Data shown:
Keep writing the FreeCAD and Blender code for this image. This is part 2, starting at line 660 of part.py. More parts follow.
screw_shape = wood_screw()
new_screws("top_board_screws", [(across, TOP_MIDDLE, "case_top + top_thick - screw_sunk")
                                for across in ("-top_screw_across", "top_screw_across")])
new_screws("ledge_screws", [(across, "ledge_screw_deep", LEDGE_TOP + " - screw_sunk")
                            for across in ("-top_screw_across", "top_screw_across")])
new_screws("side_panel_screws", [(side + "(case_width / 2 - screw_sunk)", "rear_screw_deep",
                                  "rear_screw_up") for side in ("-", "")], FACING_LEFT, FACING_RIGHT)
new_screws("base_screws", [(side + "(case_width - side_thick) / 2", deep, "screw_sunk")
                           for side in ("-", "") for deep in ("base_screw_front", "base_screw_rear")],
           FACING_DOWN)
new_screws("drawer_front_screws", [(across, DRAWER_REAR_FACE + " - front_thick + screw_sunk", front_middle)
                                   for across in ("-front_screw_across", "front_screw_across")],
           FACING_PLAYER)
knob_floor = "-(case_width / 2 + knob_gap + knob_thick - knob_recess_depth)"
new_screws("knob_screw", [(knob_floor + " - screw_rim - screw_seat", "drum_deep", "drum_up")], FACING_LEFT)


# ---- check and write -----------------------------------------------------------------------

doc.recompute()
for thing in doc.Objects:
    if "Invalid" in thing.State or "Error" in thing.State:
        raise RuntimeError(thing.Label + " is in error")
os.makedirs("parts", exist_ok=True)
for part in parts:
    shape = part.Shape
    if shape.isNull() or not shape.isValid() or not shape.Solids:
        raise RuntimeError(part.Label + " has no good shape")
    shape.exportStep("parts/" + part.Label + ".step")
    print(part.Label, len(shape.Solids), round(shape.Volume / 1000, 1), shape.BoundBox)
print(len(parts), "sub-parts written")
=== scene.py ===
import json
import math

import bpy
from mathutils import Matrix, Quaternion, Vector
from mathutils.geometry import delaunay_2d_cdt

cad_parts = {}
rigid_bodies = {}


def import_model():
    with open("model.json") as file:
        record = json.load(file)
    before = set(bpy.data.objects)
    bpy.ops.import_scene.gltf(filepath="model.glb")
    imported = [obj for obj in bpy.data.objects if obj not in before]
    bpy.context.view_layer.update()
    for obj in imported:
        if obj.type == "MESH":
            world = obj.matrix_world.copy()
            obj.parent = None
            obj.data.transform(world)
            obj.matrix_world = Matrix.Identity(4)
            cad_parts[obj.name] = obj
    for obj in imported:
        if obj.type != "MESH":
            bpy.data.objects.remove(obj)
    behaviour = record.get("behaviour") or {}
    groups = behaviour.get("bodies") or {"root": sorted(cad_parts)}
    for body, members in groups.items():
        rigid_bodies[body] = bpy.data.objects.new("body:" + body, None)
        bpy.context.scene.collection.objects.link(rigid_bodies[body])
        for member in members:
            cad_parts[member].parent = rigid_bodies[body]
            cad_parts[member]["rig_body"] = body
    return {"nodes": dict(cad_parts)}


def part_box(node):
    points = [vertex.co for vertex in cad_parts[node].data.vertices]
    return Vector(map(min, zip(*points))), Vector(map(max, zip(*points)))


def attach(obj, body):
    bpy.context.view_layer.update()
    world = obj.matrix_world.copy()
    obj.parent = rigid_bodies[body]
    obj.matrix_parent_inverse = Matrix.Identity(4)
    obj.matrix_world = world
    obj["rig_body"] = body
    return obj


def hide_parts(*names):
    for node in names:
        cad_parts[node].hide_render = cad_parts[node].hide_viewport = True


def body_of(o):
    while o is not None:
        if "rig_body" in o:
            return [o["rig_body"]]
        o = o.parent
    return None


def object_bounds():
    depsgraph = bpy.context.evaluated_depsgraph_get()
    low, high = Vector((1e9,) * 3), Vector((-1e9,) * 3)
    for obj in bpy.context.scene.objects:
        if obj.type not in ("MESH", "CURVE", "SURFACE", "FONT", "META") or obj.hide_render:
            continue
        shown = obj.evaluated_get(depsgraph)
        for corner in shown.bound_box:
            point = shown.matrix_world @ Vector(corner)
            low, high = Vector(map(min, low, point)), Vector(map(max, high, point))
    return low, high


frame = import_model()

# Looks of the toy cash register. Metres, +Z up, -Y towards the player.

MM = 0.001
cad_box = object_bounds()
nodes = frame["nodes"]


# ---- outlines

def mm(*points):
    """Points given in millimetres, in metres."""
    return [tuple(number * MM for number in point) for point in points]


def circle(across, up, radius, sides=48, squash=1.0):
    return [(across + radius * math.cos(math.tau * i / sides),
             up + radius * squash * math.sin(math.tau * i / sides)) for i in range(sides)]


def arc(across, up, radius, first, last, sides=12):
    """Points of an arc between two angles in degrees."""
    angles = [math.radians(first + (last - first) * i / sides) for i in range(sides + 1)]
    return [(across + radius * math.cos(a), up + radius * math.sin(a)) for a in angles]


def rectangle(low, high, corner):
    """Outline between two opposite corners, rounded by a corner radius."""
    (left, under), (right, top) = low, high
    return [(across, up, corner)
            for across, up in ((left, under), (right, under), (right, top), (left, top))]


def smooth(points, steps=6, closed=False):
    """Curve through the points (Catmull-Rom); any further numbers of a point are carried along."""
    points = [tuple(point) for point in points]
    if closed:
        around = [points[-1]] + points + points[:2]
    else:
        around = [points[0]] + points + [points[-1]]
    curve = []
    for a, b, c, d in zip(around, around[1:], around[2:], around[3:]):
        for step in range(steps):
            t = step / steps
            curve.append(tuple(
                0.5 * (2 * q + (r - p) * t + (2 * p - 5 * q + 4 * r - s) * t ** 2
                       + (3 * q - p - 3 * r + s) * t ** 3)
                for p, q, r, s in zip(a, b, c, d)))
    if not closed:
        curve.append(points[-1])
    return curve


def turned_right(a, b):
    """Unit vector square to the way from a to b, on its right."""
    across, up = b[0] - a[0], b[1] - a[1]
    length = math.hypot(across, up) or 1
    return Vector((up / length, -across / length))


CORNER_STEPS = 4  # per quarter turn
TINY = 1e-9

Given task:
Repeat the material from above exactly, word for word.

Response:
Keep writing the FreeCAD and Blender code for this image. This is part 2, starting at line 660 of part.py. More parts follow.
screw_shape = wood_screw()
new_screws("top_board_screws", [(across, TOP_MIDDLE, "case_top + top_thick - screw_sunk")
                                for across in ("-top_screw_across", "top_screw_across")])
new_screws("ledge_screws", [(across, "ledge_screw_deep", LEDGE_TOP + " - screw_sunk")
                            for across in ("-top_screw_across", "top_screw_across")])
new_screws("side_panel_screws", [(side + "(case_width / 2 - screw_sunk)", "rear_screw_deep",
                                  "rear_screw_up") for side in ("-", "")], FACING_LEFT, FACING_RIGHT)
new_screws("base_screws", [(side + "(case_width - side_thick) / 2", deep, "screw_sunk")
                           for side in ("-", "") for deep in ("base_screw_front", "base_screw_rear")],
           FACING_DOWN)
new_screws("drawer_front_screws", [(across, DRAWER_REAR_FACE + " - front_thick + screw_sunk", front_middle)
                                   for across in ("-front_screw_across", "front_screw_across")],
           FACING_PLAYER)
knob_floor = "-(case_width / 2 + knob_gap + knob_thick - knob_recess_depth)"
new_screws("knob_screw", [(knob_floor + " - screw_rim - screw_seat", "drum_deep", "drum_up")], FACING_LEFT)


# ---- check and write -----------------------------------------------------------------------

doc.recompute()
for thing in doc.Objects:
    if "Invalid" in thing.State or "Error" in thing.State:
        raise RuntimeError(thing.Label + " is in error")
os.makedirs("parts", exist_ok=True)
for part in parts:
    shape = part.Shape
    if shape.isNull() or not shape.isValid() or not shape.Solids:
        raise RuntimeError(part.Label + " has no good shape")
    shape.exportStep("parts/" + part.Label + ".step")
    print(part.Label, len(shape.Solids), round(shape.Volume / 1000, 1), shape.BoundBox)
print(len(parts), "sub-parts written")
=== scene.py ===
import json
import math

import bpy
from mathutils import Matrix, Quaternion, Vector
from mathutils.geometry import delaunay_2d_cdt

cad_parts = {}
rigid_bodies = {}


def import_model():
    with open("model.json") as file:
        record = json.load(file)
    before = set(bpy.data.objects)
    bpy.ops.import_scene.gltf(filepath="model.glb")
    imported = [obj for obj in bpy.data.objects if obj not in before]
    bpy.context.view_layer.update()
    for obj in imported:
        if obj.type == "MESH":
            world = obj.matrix_world.copy()
            obj.parent = None
            obj.data.transform(world)
            obj.matrix_world = Matrix.Identity(4)
            cad_parts[obj.name] = obj
    for obj in imported:
        if obj.type != "MESH":
            bpy.data.objects.remove(obj)
    behaviour = record.get("behaviour") or {}
    groups = behaviour.get("bodies") or {"root": sorted(cad_parts)}
    for body, members in groups.items():
        rigid_bodies[body] = bpy.data.objects.new("body:" + body, None)
        bpy.context.scene.collection.objects.link(rigid_bodies[body])
        for member in members:
            cad_parts[member].parent = rigid_bodies[body]
            cad_parts[member]["rig_body"] = body
    return {"nodes": dict(cad_parts)}


def part_box(node):
    points = [vertex.co for vertex in cad_parts[node].data.vertices]
    return Vector(map(min, zip(*points))), Vector(map(max, zip(*points)))


def attach(obj, body):
    bpy.context.view_layer.update()
    world = obj.matrix_world.copy()
    obj.parent = rigid_bodies[body]
    obj.matrix_parent_inverse = Matrix.Identity(4)
    obj.matrix_world = world
    obj["rig_body"] = body
    return obj


def hide_parts(*names):
    for node in names:
        cad_parts[node].hide_render = cad_parts[node].hide_viewport = True


def body_of(o):
    while o is not None:
        if "rig_body" in o:
            return [o["rig_body"]]
        o = o.parent
    return None


def object_bounds():
    depsgraph = bpy.context.evaluated_depsgraph_get()
    low, high = Vector((1e9,) * 3), Vector((-1e9,) * 3)
    for obj in bpy.context.scene.objects:
        if obj.type not in ("MESH", "CURVE", "SURFACE", "FONT", "META") or obj.hide_render:
            continue
        shown = obj.evaluated_get(depsgraph)
        for corner in shown.bound_box:
            point = shown.matrix_world @ Vector(corner)
            low, high = Vector(map(min, low, point)), Vector(map(max, high, point))
    return low, high


frame = import_model()

# Looks of the toy cash register. Metres, +Z up, -Y towards the player.

MM = 0.001
cad_box = object_bounds()
nodes = frame["nodes"]


# ---- outlines

def mm(*points):
    """Points given in millimetres, in metres."""
    return [tuple(number * MM for number in point) for point in points]


def circle(across, up, radius, sides=48, squash=1.0):
    return [(across + radius * math.cos(math.tau * i / sides),
             up + radius * squash * math.sin(math.tau * i / sides)) for i in range(sides)]


def arc(across, up, radius, first, last, sides=12):
    """Points of an arc between two angles in degrees."""
    angles = [math.radians(first + (last - first) * i / sides) for i in range(sides + 1)]
    return [(across + radius * math.cos(a), up + radius * math.sin(a)) for a in angles]


def rectangle(low, high, corner):
    """Outline between two opposite corners, rounded by a corner radius."""
    (left, under), (right, top) = low, high
    return [(across, up, corner)
            for across, up in ((left, under), (right, under), (right, top), (left, top))]


def smooth(points, steps=6, closed=False):
    """Curve through the points (Catmull-Rom); any further numbers of a point are carried along."""
    points = [tuple(point) for point in points]
    if closed:
        around = [points[-1]] + points + points[:2]
    else:
        around = [points[0]] + points + [points[-1]]
    curve = []
    for a, b, c, d in zip(around, around[1:], around[2:], around[3:]):
        for step in range(steps):
            t = step / steps
            curve.append(tuple(
                0.5 * (2 * q + (r - p) * t + (2 * p - 5 * q + 4 * r - s) * t ** 2
                       + (3 * q - p - 3 * r + s) * t ** 3)
                for p, q, r, s in zip(a, b, c, d)))
    if not closed:
        curve.append(points[-1])
    return curve


def turned_right(a, b):
    """Unit vector square to the way from a to b, on its right."""
    across, up = b[0] - a[0], b[1] - a[1]
    length = math.hypot(across, up) or 1
    return Vector((up / length, -across / length))


CORNER_STEPS = 4  # per quarter turn
TINY = 1e-9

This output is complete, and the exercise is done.